TASK DESCRIPTION: Wherever the word "return" shows up in a line, please copy that line.

INFORMATION SHOWN:
———

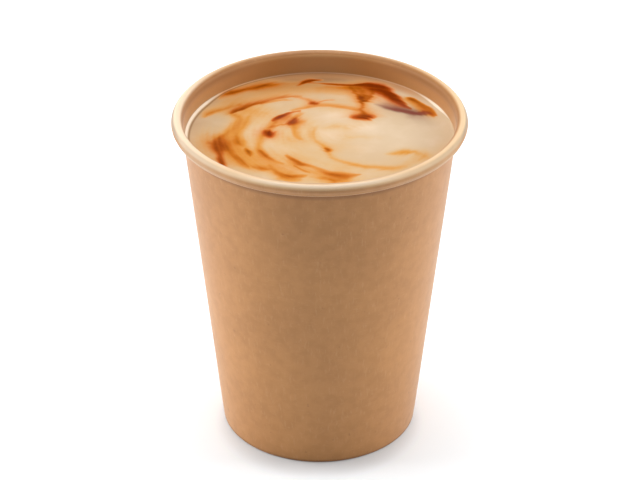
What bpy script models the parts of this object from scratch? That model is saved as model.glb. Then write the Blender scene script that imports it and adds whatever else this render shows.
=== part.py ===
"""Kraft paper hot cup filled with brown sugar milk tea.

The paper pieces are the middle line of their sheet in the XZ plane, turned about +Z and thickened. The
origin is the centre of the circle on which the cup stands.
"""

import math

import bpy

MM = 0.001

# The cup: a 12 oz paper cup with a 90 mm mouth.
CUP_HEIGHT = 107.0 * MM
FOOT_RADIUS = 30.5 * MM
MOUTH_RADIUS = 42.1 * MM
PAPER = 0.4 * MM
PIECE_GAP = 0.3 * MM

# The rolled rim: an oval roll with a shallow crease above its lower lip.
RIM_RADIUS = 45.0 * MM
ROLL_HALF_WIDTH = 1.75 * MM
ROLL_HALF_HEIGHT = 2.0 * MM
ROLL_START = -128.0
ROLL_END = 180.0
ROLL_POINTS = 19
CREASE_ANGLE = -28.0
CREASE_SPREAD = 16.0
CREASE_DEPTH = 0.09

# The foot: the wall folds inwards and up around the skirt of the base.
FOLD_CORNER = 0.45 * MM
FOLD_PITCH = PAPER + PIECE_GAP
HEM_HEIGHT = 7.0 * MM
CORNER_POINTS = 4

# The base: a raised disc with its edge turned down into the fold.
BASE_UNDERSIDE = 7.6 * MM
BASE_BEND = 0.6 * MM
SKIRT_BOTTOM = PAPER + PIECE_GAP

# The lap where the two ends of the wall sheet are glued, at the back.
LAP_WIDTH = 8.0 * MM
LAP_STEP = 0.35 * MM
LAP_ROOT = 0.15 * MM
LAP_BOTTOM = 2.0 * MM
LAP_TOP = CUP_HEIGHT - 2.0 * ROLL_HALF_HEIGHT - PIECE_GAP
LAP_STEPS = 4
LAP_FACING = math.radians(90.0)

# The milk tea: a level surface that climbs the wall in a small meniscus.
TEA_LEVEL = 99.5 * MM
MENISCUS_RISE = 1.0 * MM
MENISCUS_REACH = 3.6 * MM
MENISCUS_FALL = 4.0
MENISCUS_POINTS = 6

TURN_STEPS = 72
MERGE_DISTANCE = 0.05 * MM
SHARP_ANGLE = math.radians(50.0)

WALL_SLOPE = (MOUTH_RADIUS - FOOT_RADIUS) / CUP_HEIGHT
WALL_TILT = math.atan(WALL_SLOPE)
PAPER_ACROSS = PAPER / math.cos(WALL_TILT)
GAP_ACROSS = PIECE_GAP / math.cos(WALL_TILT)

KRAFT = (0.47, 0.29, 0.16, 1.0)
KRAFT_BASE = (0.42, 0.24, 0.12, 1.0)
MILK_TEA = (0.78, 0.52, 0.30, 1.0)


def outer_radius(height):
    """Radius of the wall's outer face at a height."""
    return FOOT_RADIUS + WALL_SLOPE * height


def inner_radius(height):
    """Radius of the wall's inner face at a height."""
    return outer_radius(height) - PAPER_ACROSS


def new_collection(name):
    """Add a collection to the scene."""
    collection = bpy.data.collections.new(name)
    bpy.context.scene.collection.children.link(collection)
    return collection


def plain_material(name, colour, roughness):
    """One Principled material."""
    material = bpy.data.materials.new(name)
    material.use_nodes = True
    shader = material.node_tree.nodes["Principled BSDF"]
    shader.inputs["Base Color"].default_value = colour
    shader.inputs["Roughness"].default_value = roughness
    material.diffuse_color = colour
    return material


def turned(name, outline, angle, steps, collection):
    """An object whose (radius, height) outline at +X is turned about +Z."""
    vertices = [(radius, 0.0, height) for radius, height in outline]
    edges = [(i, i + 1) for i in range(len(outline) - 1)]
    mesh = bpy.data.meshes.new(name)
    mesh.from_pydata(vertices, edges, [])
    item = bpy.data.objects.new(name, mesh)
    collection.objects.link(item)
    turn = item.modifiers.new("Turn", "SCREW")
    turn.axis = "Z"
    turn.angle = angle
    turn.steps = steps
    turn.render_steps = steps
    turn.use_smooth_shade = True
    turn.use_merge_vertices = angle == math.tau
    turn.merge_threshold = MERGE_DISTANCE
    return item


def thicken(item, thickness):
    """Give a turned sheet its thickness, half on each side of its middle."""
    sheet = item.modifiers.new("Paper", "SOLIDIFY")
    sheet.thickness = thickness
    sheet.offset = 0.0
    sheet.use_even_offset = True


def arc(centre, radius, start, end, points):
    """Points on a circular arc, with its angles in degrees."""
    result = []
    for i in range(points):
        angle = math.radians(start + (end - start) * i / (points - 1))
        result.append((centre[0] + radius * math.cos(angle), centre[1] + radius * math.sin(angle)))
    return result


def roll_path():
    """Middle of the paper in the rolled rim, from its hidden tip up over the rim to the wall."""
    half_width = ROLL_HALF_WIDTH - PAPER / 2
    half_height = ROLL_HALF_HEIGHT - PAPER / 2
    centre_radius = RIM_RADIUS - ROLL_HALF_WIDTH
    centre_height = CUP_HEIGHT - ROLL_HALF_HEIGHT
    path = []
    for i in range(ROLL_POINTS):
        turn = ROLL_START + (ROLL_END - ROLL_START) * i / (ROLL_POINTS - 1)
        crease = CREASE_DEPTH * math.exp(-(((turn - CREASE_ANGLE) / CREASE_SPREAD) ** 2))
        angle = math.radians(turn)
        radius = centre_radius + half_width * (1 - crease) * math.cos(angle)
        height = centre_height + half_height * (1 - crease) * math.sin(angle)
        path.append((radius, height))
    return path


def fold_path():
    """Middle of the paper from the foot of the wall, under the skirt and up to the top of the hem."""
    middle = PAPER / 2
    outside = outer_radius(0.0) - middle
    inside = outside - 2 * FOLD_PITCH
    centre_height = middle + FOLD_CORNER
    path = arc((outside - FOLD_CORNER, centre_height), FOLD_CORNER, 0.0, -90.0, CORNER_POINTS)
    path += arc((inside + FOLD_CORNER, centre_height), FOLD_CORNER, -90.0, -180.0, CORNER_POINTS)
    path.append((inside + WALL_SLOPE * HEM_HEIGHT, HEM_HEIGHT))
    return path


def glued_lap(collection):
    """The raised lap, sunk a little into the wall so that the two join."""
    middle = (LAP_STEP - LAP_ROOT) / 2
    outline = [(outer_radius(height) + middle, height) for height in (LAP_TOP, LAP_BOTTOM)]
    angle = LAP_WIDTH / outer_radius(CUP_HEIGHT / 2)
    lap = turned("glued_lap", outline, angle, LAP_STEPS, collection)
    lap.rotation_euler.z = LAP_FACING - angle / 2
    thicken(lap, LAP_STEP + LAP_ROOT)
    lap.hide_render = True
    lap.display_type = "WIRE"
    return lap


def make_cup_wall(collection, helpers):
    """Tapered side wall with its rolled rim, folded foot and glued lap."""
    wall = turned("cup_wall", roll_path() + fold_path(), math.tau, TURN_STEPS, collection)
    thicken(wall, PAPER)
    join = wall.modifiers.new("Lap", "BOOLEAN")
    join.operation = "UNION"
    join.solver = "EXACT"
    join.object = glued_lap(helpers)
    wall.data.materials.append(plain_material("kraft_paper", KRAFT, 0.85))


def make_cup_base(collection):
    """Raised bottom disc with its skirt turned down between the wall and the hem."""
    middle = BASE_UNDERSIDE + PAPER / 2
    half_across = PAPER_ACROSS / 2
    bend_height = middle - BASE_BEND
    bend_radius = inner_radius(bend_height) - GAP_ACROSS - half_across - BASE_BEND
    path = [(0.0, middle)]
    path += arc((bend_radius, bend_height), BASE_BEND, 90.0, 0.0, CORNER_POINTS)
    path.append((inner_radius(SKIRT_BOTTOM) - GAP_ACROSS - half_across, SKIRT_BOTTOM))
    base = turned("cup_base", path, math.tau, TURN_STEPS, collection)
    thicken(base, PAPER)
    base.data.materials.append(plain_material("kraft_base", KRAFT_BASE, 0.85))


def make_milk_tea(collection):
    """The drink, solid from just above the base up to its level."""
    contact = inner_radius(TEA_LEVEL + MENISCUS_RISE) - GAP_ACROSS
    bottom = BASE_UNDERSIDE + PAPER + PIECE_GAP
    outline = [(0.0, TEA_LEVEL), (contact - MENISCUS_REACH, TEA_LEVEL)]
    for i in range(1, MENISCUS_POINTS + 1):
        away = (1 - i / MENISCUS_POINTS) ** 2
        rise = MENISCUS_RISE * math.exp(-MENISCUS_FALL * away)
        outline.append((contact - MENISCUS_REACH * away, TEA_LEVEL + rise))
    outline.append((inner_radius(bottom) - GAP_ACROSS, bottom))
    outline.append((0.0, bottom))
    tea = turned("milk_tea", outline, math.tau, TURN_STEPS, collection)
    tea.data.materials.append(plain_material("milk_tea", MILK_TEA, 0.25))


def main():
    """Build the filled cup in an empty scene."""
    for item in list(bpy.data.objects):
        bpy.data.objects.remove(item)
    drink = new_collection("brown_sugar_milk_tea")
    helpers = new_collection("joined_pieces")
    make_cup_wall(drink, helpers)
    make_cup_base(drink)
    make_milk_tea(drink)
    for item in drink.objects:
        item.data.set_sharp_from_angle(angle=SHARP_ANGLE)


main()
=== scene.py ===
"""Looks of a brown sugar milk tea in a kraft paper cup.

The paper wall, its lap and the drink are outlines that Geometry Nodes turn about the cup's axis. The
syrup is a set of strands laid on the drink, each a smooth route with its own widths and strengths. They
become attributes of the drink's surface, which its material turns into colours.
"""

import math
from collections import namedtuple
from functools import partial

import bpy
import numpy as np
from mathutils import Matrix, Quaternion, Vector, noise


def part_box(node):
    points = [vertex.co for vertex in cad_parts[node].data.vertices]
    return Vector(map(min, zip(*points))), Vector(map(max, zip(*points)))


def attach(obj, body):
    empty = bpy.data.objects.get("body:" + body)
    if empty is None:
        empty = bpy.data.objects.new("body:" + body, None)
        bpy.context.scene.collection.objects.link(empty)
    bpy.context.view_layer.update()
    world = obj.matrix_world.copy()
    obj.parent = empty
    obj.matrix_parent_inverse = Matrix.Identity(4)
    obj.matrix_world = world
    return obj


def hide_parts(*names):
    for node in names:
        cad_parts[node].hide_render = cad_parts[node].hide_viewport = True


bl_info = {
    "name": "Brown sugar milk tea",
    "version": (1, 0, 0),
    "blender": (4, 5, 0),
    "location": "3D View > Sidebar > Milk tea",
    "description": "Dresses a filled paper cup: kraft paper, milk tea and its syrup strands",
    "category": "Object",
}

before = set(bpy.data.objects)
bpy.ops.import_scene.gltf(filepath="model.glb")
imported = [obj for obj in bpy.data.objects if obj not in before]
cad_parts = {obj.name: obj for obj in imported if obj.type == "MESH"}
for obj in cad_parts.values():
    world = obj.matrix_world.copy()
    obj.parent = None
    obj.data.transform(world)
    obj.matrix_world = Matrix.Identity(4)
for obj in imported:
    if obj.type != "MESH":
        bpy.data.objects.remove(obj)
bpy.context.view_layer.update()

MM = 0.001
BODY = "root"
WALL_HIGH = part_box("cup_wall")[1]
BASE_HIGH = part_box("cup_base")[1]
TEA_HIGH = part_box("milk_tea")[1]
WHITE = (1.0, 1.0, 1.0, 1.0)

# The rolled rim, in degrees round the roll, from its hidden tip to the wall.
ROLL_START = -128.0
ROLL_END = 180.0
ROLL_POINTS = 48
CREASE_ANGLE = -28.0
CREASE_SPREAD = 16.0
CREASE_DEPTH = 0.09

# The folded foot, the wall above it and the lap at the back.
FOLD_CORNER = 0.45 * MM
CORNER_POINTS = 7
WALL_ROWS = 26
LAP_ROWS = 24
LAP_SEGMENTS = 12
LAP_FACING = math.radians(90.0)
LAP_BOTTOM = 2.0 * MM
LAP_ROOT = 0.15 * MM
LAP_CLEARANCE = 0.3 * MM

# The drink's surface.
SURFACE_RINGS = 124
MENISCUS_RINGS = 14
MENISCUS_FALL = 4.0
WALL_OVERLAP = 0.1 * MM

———

ANSWER TO THIS PROBLEM:
    return FOOT_RADIUS + WALL_SLOPE * height
    return outer_radius(height) - PAPER_ACROSS
    return collection
    return material
    return item
    return result
    return path
    return path
    return lap
    return Vector(map(min, zip(*points))), Vector(map(max, zip(*points)))
    return obj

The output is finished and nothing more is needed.